Siamo governati da una coalizione che si riempie la bocca di parole come “sovranità”: ma di che cosa stanno parlando? L’unica “sovranità” di cui si dovrebbe parlare è la capacità di discutere per decidere che cosa, come e quanto produrre; vincolando il denaro dei contribuenti a finalità pubbliche. Mentre ci troviamo di fronte non soltanto ad un sistema economico che si sta sgretolando sotto i nostri occhi… ma ciò accade addirittura dopo che quello stesso sistema ha utilizzato, e non da oggi, una montagna di soldi e di risorse pubbliche, socializzando esclusivamente le perdite.

L’Italia non è più un Paese che possiede l’industria automobilistica; al contrario, è ormai l’industria automobilistica che possiede il Paese, e lo ricatta lasciando il vuoto intorno a sé. E quando il ministro Urso ci viene a raccontare che intende aprire ad un secondo produttore automobilistico, come se ci fosse il monopolio di Stato sul settore, noi rispondiamo che c’è piuttosto un monopolio dell’automobile sullo Stato. E bisogna smetterla di utilizzate il tema dell’auto elettrica, un giorno sì e l’altro pure, per giustificare i licenziamenti in Stellantis: da vent’anni abbiamo a che fare con la transizione di prodotto legata al cambiamento climatico e se l’attuale sistema non la sa gestire, non può e non deve mettere i bastoni tra le ruote a chi rivendica di poter intervenire con un piano industriale pubblico che sappia intervenire su quella transizione. Perché fino ad oggi l’unico monopolio con cui abbiamo a che fare, è il monopolio dell’immobilismo.

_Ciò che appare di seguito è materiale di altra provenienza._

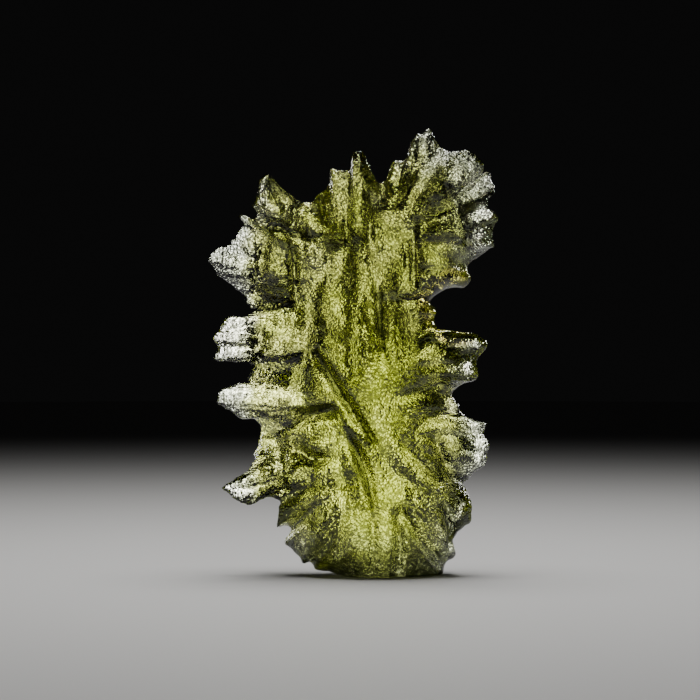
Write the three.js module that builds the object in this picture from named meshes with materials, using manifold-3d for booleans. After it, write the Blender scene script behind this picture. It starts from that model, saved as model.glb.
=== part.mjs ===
// A moldavite: one natural piece of green glass, a flat upright body with thin fins all round its
// rim, more fins and furrows on both faces, and a small flat spot that it stands on.
// Millimetres, +Z up. The front looks along -Y, and +X is to its right.
import * as THREE from "three";
import { ParametricGeometry } from "three/addons/geometries/ParametricGeometry.js";
import { mergeVertices } from "three/addons/utils/BufferGeometryUtils.js";
import Module from "manifold-3d";

// Driving dimensions
const heart = [0.8, 15.6]; // middle of the stone, [x, z]
const frameShift = [-0.05, 0.1]; // moves the middle of the footprint to x = 0, y = 0
const coreShare = 0.4; // part of each ray that lies in the core, before it turns into its fin
const rootReach = 2.0; // the fins' roots are evened out over this length of rim
const leanReach = 0.9; // and their leans over this length
const spineShare = 0.78; // the rays start on a spine that is this much as tall as their roots
const ringCount = 10; // rings of points from the spine to the rim, on each face
const ringEase = 1.5; // power that packs the rings closer together towards the rim
const footPoint = 172; // the rim point straight below the spine
const tipThickness = 0.75; // of a fin near its tip
const rootThickness = 1.35; // of a fin where it leaves the body
const frontShare = 0.54; // of the body's depth in front of its middle sheet
const leastShare = 0.28; // of a face's depth that is left under the deepest furrow
const closing = 8; // power that rounds the rim: higher is blunter
const leanEase = 3; // power that keeps the fins' lean near their tips
const bow = 0.9; // the crown lies this far behind the middle
const bowStart = 12; // height where the stone starts to lean back
const ribHeight = 0.85; // of the rib that runs in from each fin
const ribSpan = 1.5; // a fin stands out this far from the evened rim to get its whole rib
const ribReach = 3.2; // the rim is evened out over this length to tell fins from notches
const ribCurve = { gain: 1.6, rise: 0.8, fall: 0.6 }; // the rib's height from root to tip
const footDepth = 4; // the glass cut away below the flat spot
const footSpan = 60; // width of the cut
const pointGap = 1e-4; // points nearer than this are one

// The body's depth is a sum of round swellings: middle x and z, half width, half height, depth
const swellings = [
  { x: 1.5, z: 14.0, halfX: 5.4, halfZ: 11.5, depth: 7.6 },
  { x: 2.2, z: 2.6, halfX: 5.8, halfZ: 5.5, depth: 4.4 },
  { x: 6.9, z: 29.6, halfX: 3.0, halfZ: 4.6, depth: 2.6 },
  { x: -5.1, z: 26.6, halfX: 2.6, halfZ: 3.0, depth: 1.9 },
  { x: 6.6, z: 24.6, halfX: 2.2, halfZ: 2.2, depth: 1.5 },
  { x: 0.2, z: 29.0, halfX: 2.6, halfZ: 3.4, depth: 1.8 },
  { x: -4.6, z: 10.6, halfX: 2.6, halfZ: 2.4, depth: 1.4 },
  { x: 7.4, z: 8.6, halfX: 2.0, halfZ: 3.2, depth: 1.2 },
];

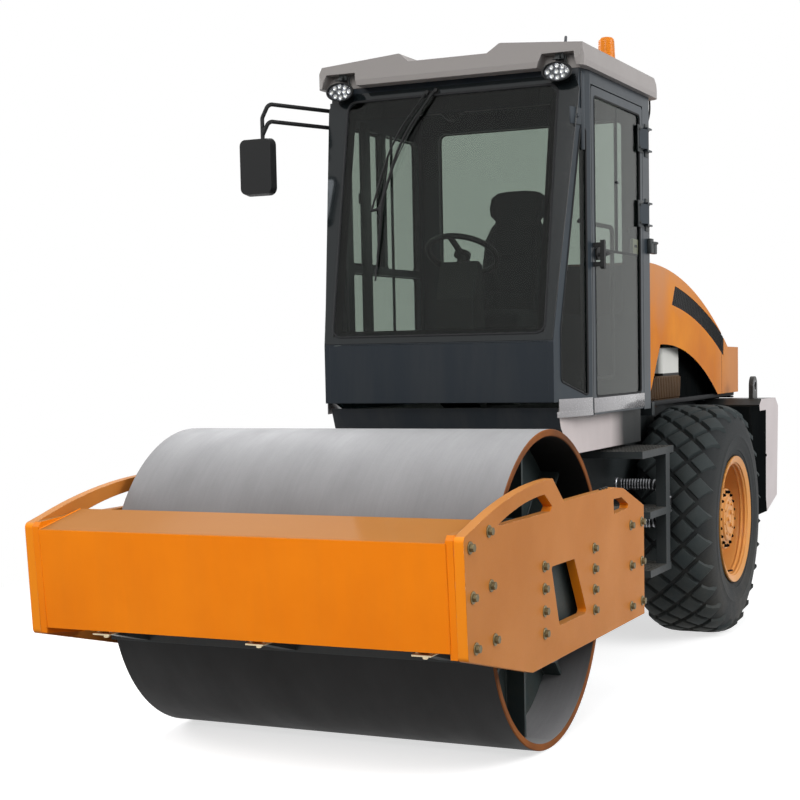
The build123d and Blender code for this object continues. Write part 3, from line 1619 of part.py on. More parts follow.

Perché la verità è che quando il Capitale è presente, e da metalmeccanici lo sappiamo bene, sa soltanto importi i suoi ritmi, pretendendo di intervenire sui salari, sul presunto assenteismo piuttosto che sulla pausa mensa o colpevolizzando i lavoratori che beneficiano della legge 104… poi all’improvviso scappa lasciando il vuoto. Senza nemmeno lasciare ai lavoratori il diritto di provare a riempirlo, quel vuoto. Ed ecco che non si presenta nemmeno ai tavoli di confronto. Quindi, la nostra lotta non è nata soltanto per rilanciare una singola industria, ma si interroga sul cambiamento. Se in GKN non vinciamo la nostra battaglia per il lavoro, per la dignità sociale, per la transizione climatica, per la qualità dell’aria che respiriamo, per la pace, non rimarrà che la loro ricetta, che è già scritta: produrre armi per costruire sempre più un’economia di guerra e di sopraffazione.

Dobbiamo perciò fare di tutto per togliere alibi al grande capitale e a chi lo sostiene, svolgendo addirittura un ruolo di supplenza che storicamente non ci appartiene: non soltanto costruendo un percorso di reindustrializzazione dal basso, ma anche attuando meccanismi di azionariato popolare, studiando con le reti climatiche, nostre alleate, la fabbrica sostenibile, piena di vita e di attività sociali. Perché noi vogliamo lavorare per vivere e non il suo contrario. Per raccogliere così, nel modo migliore, la lezione che ci hanno trasmesso le generazioni che hanno saputo lottare negli scorsi decenni”.